Even more spectacular are the elaborate inclined planes and assorted lifts. Many alternatives to locks were tried out by the canal engineers, eager to reduce the loss of water during lock operation, (about 50,000 gallons for a narrow lock) and to save the costs of lock construction.

Inclined planes usually had rails on which tanks containing a boat could be pulled up from one canal level to another. There was one at Foxton on the Grand Union Canal, the same canal on which the Two Boats Inn sits.

Lifts, like the one at Anderton on the Trent and Mersey Canal on the right, lifted boats vertically, usually in water filled tanks. Anderton has two tanks that can each take two narrowboats and lift fifty feet from the River Weaver to the canal. Originally the two tanks counterbalanced each other but weight and pulleys were added to enable the tanks to operate independently.

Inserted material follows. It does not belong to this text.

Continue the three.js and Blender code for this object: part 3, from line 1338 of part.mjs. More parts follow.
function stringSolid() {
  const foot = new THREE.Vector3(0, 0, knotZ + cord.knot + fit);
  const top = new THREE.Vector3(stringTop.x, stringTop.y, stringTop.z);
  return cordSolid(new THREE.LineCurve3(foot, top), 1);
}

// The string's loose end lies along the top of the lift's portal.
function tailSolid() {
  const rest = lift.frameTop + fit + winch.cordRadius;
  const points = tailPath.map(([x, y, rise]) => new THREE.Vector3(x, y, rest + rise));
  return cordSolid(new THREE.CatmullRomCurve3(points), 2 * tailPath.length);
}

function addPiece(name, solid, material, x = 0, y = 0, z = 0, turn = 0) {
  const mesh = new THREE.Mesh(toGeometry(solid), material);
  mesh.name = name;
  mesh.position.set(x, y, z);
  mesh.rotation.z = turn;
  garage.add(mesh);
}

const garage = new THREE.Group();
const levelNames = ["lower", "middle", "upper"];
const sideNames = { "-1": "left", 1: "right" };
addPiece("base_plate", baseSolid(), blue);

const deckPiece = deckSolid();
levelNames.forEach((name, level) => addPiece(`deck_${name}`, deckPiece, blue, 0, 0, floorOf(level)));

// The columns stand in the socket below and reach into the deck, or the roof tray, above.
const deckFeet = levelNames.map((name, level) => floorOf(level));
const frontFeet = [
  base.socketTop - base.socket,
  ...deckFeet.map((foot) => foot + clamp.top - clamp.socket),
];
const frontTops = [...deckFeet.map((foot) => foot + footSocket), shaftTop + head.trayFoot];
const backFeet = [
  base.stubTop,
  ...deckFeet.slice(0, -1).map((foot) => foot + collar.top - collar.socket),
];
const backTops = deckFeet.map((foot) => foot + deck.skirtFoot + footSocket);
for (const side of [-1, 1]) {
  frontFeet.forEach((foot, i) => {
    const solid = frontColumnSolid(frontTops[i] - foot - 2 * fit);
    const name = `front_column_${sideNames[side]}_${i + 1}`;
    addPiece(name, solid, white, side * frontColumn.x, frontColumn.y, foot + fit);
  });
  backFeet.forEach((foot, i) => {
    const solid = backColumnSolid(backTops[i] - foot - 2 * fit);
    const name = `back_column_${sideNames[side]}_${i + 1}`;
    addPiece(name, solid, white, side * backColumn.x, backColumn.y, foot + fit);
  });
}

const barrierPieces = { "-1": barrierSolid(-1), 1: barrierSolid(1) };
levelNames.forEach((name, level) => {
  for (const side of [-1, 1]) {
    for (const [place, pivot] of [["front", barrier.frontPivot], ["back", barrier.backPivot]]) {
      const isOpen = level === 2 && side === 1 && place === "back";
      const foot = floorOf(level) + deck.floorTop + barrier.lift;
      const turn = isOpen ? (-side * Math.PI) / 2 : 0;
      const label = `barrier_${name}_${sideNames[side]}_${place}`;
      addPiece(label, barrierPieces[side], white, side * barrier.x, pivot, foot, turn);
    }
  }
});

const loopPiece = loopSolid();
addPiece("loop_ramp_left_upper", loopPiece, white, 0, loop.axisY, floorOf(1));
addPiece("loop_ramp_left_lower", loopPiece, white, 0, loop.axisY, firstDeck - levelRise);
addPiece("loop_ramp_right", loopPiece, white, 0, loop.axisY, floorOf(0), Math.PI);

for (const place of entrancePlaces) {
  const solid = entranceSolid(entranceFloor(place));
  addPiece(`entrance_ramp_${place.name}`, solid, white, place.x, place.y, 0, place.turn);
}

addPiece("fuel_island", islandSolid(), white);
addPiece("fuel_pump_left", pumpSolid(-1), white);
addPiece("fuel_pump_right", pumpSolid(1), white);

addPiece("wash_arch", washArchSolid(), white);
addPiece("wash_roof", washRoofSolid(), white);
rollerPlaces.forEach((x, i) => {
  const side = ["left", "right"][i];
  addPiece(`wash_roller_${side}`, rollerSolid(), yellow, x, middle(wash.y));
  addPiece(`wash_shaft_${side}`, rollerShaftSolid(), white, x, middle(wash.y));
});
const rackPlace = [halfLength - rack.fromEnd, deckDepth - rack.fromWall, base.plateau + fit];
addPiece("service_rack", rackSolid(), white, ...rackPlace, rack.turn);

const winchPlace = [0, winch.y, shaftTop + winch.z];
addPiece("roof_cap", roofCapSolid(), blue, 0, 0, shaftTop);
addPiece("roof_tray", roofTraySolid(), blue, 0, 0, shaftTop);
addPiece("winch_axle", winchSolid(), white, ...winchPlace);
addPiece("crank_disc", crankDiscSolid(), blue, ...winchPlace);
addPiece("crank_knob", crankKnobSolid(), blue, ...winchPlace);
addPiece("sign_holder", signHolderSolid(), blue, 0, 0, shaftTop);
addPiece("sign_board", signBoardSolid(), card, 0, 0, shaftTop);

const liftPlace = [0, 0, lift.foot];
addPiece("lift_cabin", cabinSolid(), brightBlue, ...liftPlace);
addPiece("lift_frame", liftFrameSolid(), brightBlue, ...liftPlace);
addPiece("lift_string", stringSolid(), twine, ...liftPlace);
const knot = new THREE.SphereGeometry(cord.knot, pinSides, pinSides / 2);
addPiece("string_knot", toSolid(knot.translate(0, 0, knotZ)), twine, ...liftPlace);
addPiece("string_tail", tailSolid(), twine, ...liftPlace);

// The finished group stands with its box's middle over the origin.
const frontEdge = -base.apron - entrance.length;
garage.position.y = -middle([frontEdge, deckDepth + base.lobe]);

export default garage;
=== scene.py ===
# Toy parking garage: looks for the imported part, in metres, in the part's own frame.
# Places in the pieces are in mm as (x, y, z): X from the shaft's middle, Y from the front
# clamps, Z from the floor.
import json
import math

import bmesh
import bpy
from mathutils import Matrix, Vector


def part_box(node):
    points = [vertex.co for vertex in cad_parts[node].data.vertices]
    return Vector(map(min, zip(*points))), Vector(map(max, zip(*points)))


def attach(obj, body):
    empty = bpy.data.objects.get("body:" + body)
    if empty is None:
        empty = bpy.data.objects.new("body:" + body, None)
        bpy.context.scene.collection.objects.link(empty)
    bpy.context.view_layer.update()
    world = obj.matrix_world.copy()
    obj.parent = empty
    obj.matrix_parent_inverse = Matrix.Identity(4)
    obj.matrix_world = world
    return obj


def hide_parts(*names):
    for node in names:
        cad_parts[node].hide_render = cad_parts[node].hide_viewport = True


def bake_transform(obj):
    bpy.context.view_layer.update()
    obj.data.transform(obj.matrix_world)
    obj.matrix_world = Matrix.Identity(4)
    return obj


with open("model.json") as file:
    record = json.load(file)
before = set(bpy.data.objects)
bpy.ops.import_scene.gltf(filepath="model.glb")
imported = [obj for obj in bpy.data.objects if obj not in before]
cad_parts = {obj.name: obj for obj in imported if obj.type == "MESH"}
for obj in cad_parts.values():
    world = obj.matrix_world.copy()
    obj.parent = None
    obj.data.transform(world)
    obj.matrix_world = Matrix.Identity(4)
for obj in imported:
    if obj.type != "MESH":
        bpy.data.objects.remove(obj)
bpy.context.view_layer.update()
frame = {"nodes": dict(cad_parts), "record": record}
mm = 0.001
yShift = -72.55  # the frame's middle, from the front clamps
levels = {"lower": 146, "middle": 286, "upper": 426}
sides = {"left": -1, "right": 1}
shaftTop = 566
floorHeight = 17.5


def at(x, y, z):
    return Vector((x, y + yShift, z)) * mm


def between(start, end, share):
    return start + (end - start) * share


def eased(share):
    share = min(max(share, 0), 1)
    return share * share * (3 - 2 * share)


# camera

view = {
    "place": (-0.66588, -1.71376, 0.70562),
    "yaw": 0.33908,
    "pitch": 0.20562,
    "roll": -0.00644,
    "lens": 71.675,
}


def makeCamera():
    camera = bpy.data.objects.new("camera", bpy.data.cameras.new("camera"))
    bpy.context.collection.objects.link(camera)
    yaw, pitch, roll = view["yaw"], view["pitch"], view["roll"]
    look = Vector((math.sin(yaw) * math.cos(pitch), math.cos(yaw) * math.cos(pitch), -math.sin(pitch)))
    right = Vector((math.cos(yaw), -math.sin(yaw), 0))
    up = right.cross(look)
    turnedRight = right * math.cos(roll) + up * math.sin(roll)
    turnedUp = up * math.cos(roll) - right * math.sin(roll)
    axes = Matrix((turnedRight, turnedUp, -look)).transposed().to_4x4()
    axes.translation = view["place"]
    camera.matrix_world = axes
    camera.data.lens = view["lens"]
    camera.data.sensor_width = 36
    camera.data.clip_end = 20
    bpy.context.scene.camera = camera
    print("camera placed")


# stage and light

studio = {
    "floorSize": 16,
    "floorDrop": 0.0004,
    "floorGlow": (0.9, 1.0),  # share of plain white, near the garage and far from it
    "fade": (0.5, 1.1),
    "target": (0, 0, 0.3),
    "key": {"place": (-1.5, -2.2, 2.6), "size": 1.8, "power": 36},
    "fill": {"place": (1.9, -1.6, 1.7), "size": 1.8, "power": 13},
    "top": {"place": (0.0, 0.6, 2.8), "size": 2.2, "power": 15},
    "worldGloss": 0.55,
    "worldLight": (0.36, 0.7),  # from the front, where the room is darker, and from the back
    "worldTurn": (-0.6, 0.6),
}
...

Anyway, oh yes, the pub. A bit disappointing really, not that we were expecting very much. We had not even really planned to go here, but we saw it by the road as we were off somewhere else, so we turned around and wandered in. A small bar, but with lots of seating outside. The pub and the cider were both moderate, and there was not even a heap of canal traffic to keep us entertained.


To Get There:
Banbury is on the A423 Banbury to Coventry road, just north of Southam. The Two Boats is on the east side of the road, close to the Cuttle Inn which looks dreadful. Cannot miss either of them, but perhaps you should.


Lesson Learned



Good canal pubs are rare. Many are stuck in buildings that were never intended to be pubs, but mostly they are far too attractive for their own good, bringing upon themselves a clientelle of city folk who are looking for a drink 'in the country' and of course a full meal.